Cat got into the Porsche and drove. He was a fast driver and had the traffic tickets to prove it, but today he drove listlessly, carelessly. It had occurred to him more than once to take the car out somewhere and crash it into a tree or a bridge abutment and end the whole thing. All that had kept him going had been the hope of finding Denny and his cohorts, and now that seemed a remote possibility.

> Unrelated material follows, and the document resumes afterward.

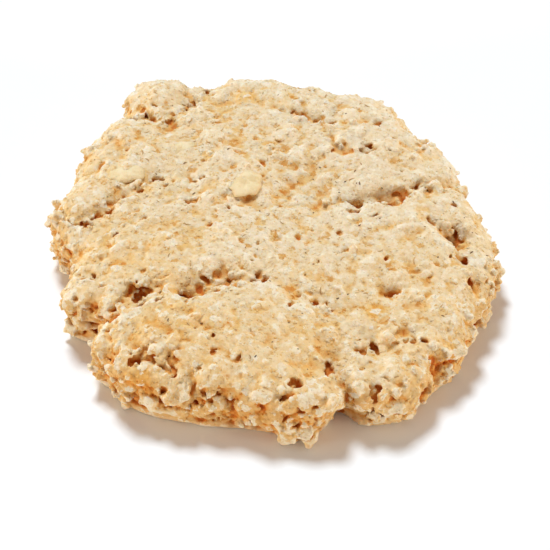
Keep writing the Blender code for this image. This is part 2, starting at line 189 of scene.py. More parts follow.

Ben and Liz had been wonderful, having him to dinner, inviting friends over, keeping him from becoming a recluse. There had even been a couple of attempts to fix him up with women, evenings that had fizzled. He simply had no interest in women, or, for that matter, anything else. Even the business, which had once given him so much satisfaction, had no further appeal for him. He had not spent more than a few hours at the office; the people there had tiptoed around him, and he hadn’t felt in the least necessary. Ben had been getting feelers about a takeover by a larger company, and that was fine with Cat, not that he needed the money.
He suddenly felt ill and pulled the car over. He sat on the grass verge of the roadway, fighting nausea, trying to think of something else to do for Katie and Jinx, for some reason to go on living, and not having much luck. Suddenly, there was a loud roar overhead, and a shadow passed across the car. Cat looked up and discovered that he was parked at the end of a runway at Peachtree Dekalb Airport, a general aviation field on the outskirts of Atlanta. He watched the light airplane climb, turn, and start back toward the field.
Cat started the car and drove around to the main entrance of the airport. Passing through the gate, he immediately saw a sign reading “PDK Flight Academy.” A few moments later he sat across a desk from a pleasant man who explained the flight-training program to him. Half an hour later he sat at the end of a runway in a Cessna 152 trainer and listened carefully to the fresh-faced young instructor seated next to him.